→ **Given exercise**
Each line below is to be written out in full, exactly as shown.

= = =

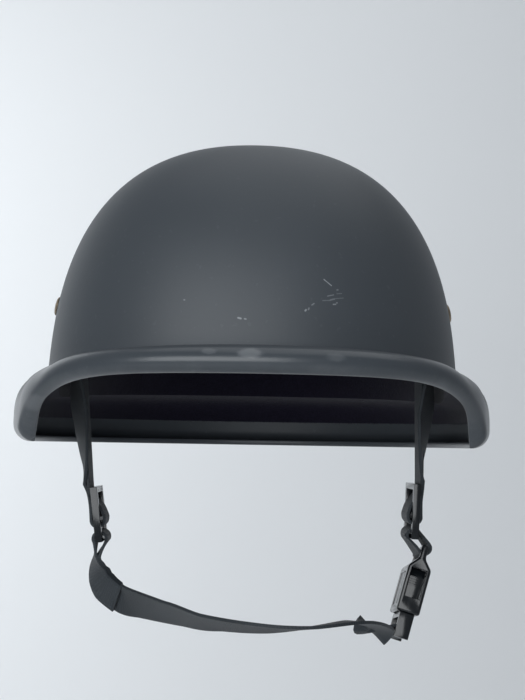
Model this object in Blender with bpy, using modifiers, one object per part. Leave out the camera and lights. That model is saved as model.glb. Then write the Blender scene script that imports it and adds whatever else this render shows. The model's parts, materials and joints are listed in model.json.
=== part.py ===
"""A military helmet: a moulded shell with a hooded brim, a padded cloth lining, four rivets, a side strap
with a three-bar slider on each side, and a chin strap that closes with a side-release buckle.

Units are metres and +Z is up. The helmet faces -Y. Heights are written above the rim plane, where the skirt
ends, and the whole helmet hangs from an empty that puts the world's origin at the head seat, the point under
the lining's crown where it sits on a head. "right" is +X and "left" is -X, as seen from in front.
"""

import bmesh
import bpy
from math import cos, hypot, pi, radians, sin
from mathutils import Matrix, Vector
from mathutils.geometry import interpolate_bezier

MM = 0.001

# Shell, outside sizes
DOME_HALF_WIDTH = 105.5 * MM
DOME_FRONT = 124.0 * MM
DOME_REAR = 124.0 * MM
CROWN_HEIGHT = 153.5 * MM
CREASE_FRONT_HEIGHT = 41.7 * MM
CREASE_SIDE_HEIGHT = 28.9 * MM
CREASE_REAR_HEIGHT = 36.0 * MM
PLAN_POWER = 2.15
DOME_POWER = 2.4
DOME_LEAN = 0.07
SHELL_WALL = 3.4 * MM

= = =

→ **Output**
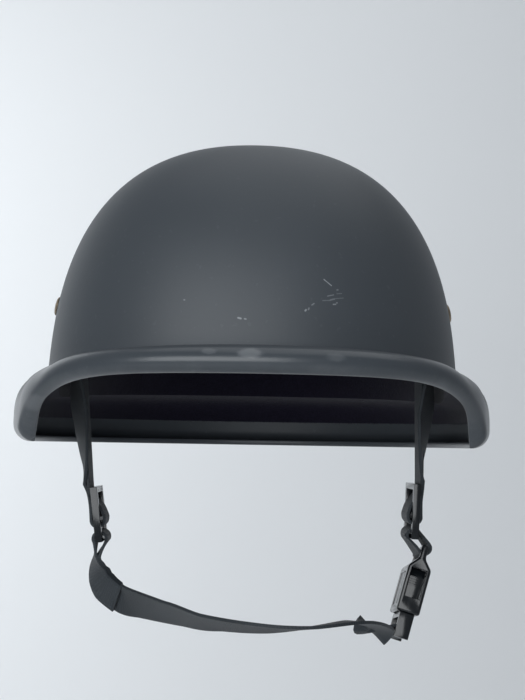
Model this object in Blender with bpy, using modifiers, one object per part. Leave out the camera and lights. That model is saved as model.glb. Then write the Blender scene script that imports it and adds whatever else this render shows. The model's parts, materials and joints are listed in model.json.
=== part.py ===
"""A military helmet: a moulded shell with a hooded brim, a padded cloth lining, four rivets, a side strap
with a three-bar slider on each side, and a chin strap that closes with a side-release buckle.

Units are metres and +Z is up. The helmet faces -Y. Heights are written above the rim plane, where the skirt
ends, and the whole helmet hangs from an empty that puts the world's origin at the head seat, the point under
the lining's crown where it sits on a head. "right" is +X and "left" is -X, as seen from in front.
"""

import bmesh
import bpy
from math import cos, hypot, pi, radians, sin
from mathutils import Matrix, Vector
from mathutils.geometry import interpolate_bezier

MM = 0.001

# Shell, outside sizes
DOME_HALF_WIDTH = 105.5 * MM
DOME_FRONT = 124.0 * MM
DOME_REAR = 124.0 * MM
CROWN_HEIGHT = 153.5 * MM
CREASE_FRONT_HEIGHT = 41.7 * MM
CREASE_SIDE_HEIGHT = 28.9 * MM
CREASE_REAR_HEIGHT = 36.0 * MM
PLAN_POWER = 2.15
DOME_POWER = 2.4
DOME_LEAN = 0.07
SHELL_WALL = 3.4 * MM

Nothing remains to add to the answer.